Kemal Eniştemiz deklanşöre basar.
***
Bir yıl sonra mezun olan annemlerin dostluğu giderek daha bir anlam kazanır.
Tayin oldukları yerlerden birbirlerine o güzelim el yazısı ile dostluğun sözcüklerini yazarlar. Onlara arkadaşlığı ve yarenliği anlamlandıran entarinin anılardaki yeri böyle kalmaz.
Nevzat teyze senelik izin için geldiği Balıkesir’de önce annemlere gelir. Elinde iki paket vardır. Birisi anneannem Hasene hanıma aldığı kumaş, diğerinde Muazzez halaya aldığı kumaş.

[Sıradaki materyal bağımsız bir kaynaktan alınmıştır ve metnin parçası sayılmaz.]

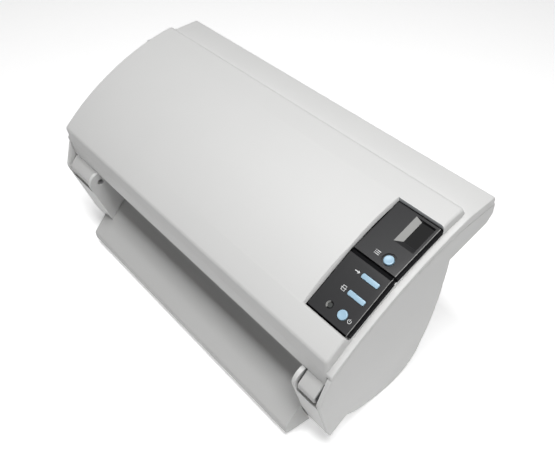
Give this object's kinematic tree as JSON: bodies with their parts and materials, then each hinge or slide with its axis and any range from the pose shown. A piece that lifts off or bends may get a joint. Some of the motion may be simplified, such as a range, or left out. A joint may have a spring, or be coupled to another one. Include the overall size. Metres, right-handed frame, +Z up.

Anneannemin boynuna sarılarak;
” Bana yaptığınız anneliği ve dostluğu ölsem unutamam. Lütfiye gelince haberleşelim ve birlikte Akasyalar bahçesine, Fuara gidelim. Artık maaşım var. Kimseye muhtaç değilim. Anneciğim de keşke bu günleri görebilseydi. Bizlere emek verdiniz , kol kanat gerdiniz, size minnettarım. ”
Resmin arkasındaki yazı çok anlamlı. İçten yazılmış ve yıllarca bir ömür süren dostluğun ilk resmi.
1-8-1946 Perşembe günü tarihi ile resmin arkasındaki yazıda şöyle diyor Nevzat teyzemiz.
” Canımdan çok sevdiğim Lütfiyeme. Size şu silik resmimi vesile olur ümidi ile beni hatırlaman için takdim ediyorum. Ayrılık günlerimizde beni anarsın. Öz kardeşin Nevzat Akın”
***
Annesiz büyüyen Nevzat teyzemize anne olan, anneannemi rahmetle anıyorum.
Bir öksüzü sevindirenin makamı bin öksüzün sevabına denk gelir diyenlerin de ruhları şad olsun. Balıkesir / Martlı mahallesinin eski dostlarına , göçüp gidenlerine bin selam olsun.